Now get off my lawn.


#15

I think of both inoffensive pablum and misogyny/racism as occupying the same pole. They represent to me ways of trying to be funny without challenging how people think and socialize. So they work as conservative shibboleths for different demographics of people. The values are different, but the thought process works the same way. Like how in broadcast media they get better ratings by flattering people about their life choices than they do by challenging them.


#16

My take on the article was that the college circuit doesn’t allow provocative humor, opting for the comfort of blandness under the guise of being inclusive, but maybe I should read it again.


#17

If someone took away Caitlin Flanagan’s use of the parenthetical dash, would she be left unable to write a complete paragraph? I do not know but it’s worth the experiment.


#18

If it’s “banal” to not make fun of women, gay people, black people, and yes, trans people then I’ll take that over unfunny assholes who think they’re edgy by “telling it like it is.”


#19

From the outside it can look like it. I was talking to a 72ish year old poetry professor who feels they are fearful and conformist now. Not as self directed as people used to be. Growing up in the 50’s he sees a cycle of conformity swinging around.

I like the line in the article “These kids aren’t dummies; they look around their colleges and see that there are huge incentives to join the ideological bandwagon and harsh penalties for questioning the platform’s core ideas.”

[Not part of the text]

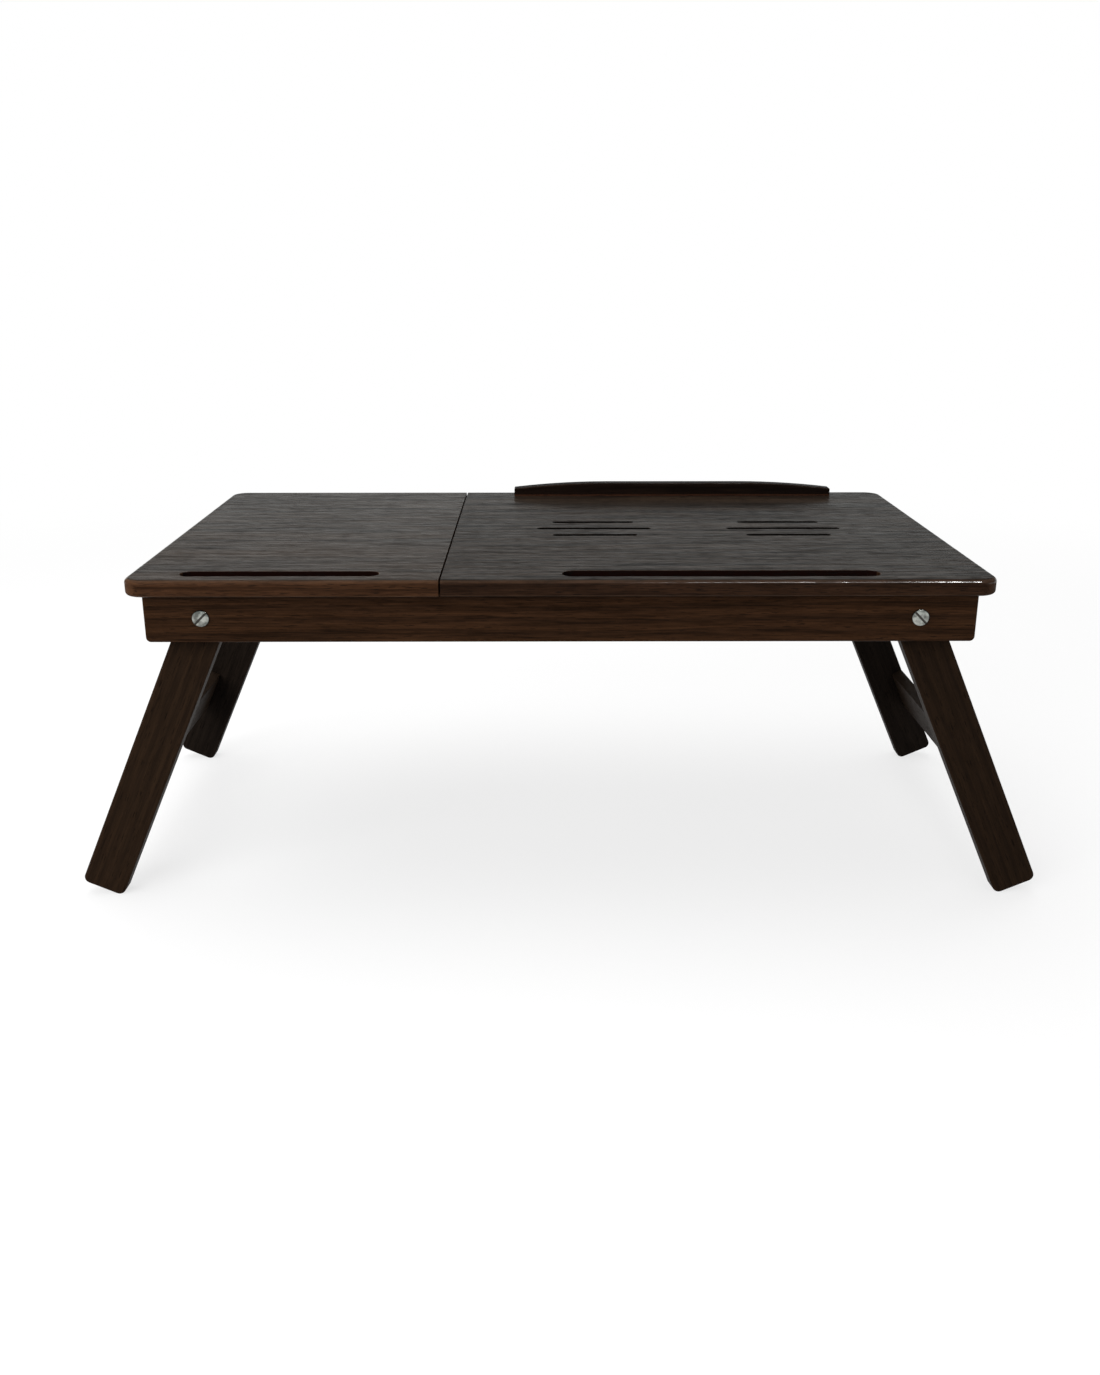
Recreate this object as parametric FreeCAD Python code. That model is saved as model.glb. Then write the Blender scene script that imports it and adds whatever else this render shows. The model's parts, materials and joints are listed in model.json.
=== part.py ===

When I managed some student activity funds an artist we featured put up some totally obscene art in a gallery at school during parents week. It was amazing how fast higher administration papered over the windows of the gallery and how we often had to check if the door to the gallery was open and unlocked. I learned what it was to be misquoted in newspapers. It also made my relationship with the admins and the building personnel much more difficult after that.


#20

Probably best to talk about white men (of financial means) exclusively, because I’ll be guaranteed to “punch up.” Or is that verboten because that could be misconstrued as violence?